* **CAD and scene scripts**:
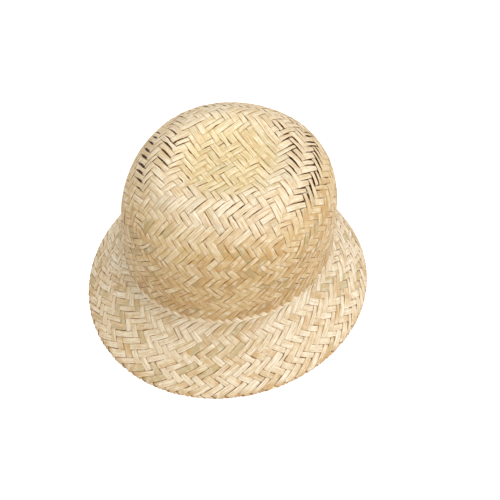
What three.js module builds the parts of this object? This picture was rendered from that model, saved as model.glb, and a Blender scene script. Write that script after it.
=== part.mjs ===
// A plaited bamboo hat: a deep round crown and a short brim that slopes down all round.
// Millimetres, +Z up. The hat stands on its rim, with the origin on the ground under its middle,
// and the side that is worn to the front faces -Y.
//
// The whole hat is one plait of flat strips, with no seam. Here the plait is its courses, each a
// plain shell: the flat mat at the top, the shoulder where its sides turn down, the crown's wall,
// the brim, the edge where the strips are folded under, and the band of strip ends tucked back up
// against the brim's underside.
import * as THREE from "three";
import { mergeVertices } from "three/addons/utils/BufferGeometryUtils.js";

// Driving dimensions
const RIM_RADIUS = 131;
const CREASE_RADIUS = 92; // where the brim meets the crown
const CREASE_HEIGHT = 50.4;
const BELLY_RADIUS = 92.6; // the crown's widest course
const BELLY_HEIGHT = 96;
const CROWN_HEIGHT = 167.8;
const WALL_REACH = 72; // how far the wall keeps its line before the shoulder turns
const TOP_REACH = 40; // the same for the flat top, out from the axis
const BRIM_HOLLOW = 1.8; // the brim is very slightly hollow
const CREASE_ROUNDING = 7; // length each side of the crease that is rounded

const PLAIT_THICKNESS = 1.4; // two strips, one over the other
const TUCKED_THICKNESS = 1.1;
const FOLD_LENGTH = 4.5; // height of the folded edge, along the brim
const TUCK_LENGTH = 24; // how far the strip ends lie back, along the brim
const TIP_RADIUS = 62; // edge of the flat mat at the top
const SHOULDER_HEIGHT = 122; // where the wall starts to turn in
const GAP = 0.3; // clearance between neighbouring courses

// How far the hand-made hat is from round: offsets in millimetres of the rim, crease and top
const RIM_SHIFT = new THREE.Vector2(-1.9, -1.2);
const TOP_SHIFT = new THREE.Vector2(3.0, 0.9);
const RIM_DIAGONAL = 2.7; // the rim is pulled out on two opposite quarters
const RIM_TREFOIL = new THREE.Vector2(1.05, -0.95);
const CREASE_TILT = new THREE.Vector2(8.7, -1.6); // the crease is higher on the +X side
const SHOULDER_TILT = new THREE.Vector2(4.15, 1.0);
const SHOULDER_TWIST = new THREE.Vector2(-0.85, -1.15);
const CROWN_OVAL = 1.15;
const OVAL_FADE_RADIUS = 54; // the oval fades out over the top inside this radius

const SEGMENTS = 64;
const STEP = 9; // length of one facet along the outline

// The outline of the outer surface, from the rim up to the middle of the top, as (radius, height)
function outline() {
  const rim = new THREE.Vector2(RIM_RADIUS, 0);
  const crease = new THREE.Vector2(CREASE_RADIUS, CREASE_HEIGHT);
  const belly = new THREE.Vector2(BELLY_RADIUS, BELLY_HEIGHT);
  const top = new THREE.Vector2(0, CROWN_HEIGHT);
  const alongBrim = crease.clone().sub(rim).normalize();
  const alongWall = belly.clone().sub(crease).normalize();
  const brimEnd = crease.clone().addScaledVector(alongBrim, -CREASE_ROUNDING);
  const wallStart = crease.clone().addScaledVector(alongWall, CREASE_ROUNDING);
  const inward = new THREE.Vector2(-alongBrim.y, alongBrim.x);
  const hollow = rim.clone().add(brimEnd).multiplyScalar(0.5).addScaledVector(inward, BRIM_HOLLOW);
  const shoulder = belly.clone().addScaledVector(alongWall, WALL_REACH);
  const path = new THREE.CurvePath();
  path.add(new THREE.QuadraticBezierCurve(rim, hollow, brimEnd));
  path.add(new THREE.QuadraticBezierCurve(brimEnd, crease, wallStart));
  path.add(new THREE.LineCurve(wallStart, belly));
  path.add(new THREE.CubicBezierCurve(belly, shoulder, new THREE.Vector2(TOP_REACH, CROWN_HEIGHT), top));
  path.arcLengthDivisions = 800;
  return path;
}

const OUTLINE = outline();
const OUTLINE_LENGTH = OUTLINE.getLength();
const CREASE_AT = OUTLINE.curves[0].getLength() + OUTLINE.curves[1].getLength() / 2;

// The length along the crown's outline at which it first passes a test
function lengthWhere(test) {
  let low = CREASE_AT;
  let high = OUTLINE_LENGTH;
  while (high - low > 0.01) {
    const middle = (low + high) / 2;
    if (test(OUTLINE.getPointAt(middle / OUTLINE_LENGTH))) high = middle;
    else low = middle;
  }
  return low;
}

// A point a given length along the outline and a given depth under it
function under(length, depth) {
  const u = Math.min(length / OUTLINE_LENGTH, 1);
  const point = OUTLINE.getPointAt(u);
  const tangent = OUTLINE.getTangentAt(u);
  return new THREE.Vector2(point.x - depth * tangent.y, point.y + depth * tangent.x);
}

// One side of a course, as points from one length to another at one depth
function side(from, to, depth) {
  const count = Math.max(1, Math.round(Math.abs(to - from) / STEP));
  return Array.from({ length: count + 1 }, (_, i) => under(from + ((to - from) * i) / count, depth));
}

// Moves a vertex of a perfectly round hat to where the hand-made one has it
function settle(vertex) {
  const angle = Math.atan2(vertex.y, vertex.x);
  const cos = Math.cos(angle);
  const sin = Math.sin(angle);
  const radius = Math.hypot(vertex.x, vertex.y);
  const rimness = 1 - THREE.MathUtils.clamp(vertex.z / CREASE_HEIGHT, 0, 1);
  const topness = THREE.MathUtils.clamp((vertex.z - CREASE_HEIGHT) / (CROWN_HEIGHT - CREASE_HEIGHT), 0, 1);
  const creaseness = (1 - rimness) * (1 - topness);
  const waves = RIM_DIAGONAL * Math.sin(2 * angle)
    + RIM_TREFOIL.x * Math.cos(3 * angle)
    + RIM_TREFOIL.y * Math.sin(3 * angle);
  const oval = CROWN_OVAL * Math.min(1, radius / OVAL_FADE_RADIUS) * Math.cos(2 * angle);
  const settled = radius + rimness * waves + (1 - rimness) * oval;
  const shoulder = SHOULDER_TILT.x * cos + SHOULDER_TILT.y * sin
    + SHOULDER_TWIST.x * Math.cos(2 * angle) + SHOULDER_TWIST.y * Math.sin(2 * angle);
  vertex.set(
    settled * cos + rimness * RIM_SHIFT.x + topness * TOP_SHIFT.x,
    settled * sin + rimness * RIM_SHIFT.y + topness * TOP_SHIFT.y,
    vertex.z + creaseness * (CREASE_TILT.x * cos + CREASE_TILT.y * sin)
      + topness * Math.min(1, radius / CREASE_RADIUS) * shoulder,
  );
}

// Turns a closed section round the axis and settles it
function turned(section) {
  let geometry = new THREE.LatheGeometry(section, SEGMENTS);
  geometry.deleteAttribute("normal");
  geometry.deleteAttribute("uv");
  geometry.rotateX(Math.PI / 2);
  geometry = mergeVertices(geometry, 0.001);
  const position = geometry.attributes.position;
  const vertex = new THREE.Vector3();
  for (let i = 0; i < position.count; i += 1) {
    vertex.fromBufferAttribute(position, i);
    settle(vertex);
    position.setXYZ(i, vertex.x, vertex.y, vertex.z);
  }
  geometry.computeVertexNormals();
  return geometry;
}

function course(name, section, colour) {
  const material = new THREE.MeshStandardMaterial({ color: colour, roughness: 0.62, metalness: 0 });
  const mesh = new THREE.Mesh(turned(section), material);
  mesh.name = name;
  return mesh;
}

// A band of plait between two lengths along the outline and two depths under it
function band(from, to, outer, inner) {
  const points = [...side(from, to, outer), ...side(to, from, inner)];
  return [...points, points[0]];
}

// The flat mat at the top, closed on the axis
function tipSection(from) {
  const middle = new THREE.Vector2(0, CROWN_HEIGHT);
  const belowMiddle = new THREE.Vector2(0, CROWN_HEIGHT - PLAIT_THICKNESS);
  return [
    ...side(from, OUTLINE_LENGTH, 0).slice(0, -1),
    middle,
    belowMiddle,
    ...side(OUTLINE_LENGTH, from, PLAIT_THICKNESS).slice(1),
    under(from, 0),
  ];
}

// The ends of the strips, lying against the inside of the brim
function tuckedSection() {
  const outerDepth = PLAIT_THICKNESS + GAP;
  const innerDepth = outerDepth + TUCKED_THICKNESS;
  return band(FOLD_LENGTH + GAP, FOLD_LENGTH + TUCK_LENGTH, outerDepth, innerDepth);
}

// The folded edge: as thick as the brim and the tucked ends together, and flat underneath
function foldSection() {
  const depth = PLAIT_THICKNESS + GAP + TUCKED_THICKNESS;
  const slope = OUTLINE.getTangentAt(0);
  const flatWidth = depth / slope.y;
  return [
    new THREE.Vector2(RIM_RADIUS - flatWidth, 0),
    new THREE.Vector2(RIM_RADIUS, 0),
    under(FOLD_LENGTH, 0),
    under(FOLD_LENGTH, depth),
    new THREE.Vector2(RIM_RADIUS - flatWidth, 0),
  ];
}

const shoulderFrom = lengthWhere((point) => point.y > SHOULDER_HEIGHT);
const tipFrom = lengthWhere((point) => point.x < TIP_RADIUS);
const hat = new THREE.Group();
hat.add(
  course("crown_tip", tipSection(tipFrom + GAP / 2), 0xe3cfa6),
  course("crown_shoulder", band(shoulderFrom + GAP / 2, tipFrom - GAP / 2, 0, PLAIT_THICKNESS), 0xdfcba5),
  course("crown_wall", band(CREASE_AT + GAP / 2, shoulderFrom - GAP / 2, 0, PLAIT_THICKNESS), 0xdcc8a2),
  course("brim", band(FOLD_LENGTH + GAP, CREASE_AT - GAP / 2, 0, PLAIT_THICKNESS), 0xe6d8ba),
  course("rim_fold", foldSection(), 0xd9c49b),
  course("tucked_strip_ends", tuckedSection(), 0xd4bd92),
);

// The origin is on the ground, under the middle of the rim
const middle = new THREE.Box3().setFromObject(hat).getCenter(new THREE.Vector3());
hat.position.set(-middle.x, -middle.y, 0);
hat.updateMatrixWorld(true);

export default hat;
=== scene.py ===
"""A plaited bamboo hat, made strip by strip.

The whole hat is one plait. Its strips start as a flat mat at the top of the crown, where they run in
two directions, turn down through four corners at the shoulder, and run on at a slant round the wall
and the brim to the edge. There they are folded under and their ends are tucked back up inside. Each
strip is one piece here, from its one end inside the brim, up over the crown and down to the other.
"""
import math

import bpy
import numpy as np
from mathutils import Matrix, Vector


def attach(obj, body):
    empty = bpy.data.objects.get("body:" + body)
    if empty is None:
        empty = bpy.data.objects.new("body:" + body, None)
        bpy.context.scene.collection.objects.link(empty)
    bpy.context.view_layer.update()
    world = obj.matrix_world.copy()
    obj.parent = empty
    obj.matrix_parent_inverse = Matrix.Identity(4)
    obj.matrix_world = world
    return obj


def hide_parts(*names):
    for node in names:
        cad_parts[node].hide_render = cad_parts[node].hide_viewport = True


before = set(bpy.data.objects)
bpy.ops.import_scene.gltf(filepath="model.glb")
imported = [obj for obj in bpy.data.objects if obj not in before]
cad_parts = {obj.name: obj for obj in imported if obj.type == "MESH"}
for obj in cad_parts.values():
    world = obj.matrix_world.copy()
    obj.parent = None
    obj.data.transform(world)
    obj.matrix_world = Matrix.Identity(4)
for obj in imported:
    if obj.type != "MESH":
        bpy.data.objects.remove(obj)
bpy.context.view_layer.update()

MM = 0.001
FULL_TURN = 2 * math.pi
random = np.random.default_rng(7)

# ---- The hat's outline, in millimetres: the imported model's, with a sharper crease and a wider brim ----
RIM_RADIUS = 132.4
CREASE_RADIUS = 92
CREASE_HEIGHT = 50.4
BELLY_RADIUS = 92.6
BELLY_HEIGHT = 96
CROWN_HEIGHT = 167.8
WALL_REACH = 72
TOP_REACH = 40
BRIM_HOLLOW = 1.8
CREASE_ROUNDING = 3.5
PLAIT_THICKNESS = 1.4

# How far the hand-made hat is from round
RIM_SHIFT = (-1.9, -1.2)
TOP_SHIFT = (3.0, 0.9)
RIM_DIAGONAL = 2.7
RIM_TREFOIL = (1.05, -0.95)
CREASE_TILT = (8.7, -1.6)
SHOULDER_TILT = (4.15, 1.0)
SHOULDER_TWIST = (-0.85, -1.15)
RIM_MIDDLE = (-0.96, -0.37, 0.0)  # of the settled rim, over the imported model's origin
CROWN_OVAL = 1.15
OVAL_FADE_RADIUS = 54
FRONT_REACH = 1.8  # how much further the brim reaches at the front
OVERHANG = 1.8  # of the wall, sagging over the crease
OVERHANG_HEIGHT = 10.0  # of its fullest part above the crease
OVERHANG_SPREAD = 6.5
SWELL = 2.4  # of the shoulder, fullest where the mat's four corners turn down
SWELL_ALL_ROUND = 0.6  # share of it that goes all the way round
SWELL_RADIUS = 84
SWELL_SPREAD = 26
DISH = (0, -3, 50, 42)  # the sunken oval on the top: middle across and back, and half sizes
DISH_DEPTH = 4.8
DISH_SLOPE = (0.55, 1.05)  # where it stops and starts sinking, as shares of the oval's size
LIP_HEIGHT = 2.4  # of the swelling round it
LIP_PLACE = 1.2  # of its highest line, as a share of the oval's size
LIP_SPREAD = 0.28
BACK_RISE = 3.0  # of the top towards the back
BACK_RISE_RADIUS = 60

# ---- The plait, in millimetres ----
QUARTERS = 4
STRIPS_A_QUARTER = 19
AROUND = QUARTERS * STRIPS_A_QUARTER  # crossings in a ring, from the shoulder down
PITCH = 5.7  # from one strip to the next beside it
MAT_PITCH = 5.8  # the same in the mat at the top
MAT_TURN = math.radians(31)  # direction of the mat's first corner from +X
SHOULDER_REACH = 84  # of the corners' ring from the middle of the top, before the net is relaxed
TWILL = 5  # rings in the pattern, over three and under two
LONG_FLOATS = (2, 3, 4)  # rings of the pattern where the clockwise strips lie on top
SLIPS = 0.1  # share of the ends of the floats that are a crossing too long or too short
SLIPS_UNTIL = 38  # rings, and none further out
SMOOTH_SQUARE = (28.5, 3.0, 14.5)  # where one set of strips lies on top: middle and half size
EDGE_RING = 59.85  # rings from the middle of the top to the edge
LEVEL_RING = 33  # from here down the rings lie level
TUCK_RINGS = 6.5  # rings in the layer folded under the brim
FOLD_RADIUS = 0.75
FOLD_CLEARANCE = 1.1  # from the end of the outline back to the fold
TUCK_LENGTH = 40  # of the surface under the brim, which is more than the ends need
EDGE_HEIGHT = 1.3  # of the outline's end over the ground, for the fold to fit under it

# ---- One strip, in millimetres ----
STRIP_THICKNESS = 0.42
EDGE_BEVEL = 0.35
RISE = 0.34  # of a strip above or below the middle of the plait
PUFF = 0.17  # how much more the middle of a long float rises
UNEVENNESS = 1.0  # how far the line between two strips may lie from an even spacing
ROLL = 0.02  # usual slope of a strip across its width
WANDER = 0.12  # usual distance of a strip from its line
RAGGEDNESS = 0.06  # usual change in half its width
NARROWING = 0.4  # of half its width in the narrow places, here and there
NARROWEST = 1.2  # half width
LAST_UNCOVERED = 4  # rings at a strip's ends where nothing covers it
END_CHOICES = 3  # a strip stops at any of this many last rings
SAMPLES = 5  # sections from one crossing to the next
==
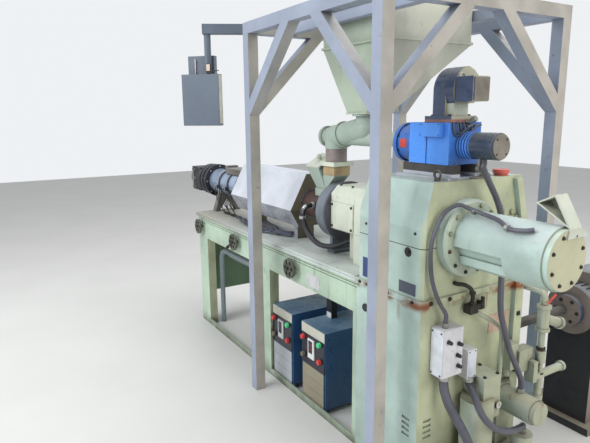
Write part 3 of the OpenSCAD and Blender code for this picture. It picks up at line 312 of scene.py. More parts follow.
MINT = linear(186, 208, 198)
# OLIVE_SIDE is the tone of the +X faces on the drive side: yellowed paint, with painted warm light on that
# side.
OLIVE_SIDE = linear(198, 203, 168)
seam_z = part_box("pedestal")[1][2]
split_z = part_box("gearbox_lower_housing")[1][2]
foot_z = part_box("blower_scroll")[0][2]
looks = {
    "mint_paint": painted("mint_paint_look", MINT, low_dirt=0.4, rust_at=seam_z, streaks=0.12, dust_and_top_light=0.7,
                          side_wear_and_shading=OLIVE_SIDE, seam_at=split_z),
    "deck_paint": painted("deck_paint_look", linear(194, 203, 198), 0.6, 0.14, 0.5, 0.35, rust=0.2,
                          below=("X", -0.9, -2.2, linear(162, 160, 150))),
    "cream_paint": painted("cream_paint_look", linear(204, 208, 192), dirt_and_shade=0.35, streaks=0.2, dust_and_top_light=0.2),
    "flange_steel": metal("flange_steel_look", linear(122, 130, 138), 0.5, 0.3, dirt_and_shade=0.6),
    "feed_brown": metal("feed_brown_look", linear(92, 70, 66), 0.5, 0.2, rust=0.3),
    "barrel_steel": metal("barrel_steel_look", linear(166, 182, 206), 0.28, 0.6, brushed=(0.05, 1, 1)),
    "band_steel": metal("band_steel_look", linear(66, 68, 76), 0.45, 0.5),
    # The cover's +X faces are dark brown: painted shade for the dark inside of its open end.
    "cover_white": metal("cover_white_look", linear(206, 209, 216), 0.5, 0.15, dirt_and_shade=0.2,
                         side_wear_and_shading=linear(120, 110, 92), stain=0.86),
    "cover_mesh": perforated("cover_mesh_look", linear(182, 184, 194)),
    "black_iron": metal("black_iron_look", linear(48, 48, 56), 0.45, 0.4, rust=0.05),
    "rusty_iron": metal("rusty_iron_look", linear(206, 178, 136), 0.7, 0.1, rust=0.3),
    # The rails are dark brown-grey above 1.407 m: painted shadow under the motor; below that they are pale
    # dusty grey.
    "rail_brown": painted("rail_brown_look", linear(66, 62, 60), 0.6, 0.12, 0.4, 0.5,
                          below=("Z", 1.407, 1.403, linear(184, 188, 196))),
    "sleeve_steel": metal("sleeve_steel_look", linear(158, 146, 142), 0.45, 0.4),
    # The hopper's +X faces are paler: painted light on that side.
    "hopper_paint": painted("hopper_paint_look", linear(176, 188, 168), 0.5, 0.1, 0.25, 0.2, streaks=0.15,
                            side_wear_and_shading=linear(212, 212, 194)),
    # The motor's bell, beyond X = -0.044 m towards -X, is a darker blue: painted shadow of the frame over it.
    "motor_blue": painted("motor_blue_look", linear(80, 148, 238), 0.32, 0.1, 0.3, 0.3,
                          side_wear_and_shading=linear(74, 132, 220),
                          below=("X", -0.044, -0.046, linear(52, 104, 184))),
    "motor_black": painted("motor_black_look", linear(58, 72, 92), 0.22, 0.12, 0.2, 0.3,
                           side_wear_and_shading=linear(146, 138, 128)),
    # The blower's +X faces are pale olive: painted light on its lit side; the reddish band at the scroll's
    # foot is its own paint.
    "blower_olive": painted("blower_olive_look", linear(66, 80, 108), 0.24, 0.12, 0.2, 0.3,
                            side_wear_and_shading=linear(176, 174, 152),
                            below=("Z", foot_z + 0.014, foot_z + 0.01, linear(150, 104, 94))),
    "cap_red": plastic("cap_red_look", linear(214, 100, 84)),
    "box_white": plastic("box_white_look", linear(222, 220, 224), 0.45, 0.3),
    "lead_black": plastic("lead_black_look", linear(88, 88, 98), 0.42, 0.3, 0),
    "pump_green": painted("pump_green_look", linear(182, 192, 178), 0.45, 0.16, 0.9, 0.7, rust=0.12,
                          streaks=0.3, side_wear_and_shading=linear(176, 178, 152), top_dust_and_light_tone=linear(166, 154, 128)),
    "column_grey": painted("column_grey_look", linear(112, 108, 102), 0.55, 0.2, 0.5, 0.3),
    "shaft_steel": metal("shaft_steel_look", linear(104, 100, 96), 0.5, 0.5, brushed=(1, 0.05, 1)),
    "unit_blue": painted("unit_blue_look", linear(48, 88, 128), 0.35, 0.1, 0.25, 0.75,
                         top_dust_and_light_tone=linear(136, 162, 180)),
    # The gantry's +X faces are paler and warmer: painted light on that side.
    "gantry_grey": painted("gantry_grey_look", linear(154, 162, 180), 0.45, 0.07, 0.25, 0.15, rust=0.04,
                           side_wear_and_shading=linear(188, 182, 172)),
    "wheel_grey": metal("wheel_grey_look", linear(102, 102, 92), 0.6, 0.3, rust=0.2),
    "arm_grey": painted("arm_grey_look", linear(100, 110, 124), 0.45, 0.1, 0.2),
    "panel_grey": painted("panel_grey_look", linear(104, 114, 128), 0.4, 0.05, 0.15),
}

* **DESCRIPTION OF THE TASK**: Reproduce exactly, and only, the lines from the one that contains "What three.js module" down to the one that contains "const CREASE_ROUNDING = 7;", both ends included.

* **FINISHED TASK**:
What three.js module builds the parts of this object? This picture was rendered from that model, saved as model.glb, and a Blender scene script. Write that script after it.
=== part.mjs ===
// A plaited bamboo hat: a deep round crown and a short brim that slopes down all round.
// Millimetres, +Z up. The hat stands on its rim, with the origin on the ground under its middle,
// and the side that is worn to the front faces -Y.
//
// The whole hat is one plait of flat strips, with no seam. Here the plait is its courses, each a
// plain shell: the flat mat at the top, the shoulder where its sides turn down, the crown's wall,
// the brim, the edge where the strips are folded under, and the band of strip ends tucked back up
// against the brim's underside.
import * as THREE from "three";
import { mergeVertices } from "three/addons/utils/BufferGeometryUtils.js";

// Driving dimensions
const RIM_RADIUS = 131;
const CREASE_RADIUS = 92; // where the brim meets the crown
const CREASE_HEIGHT = 50.4;
const BELLY_RADIUS = 92.6; // the crown's widest course
const BELLY_HEIGHT = 96;
const CROWN_HEIGHT = 167.8;
const WALL_REACH = 72; // how far the wall keeps its line before the shoulder turns
const TOP_REACH = 40; // the same for the flat top, out from the axis
const BRIM_HOLLOW = 1.8; // the brim is very slightly hollow
const CREASE_ROUNDING = 7; // length each side of the crease that is rounded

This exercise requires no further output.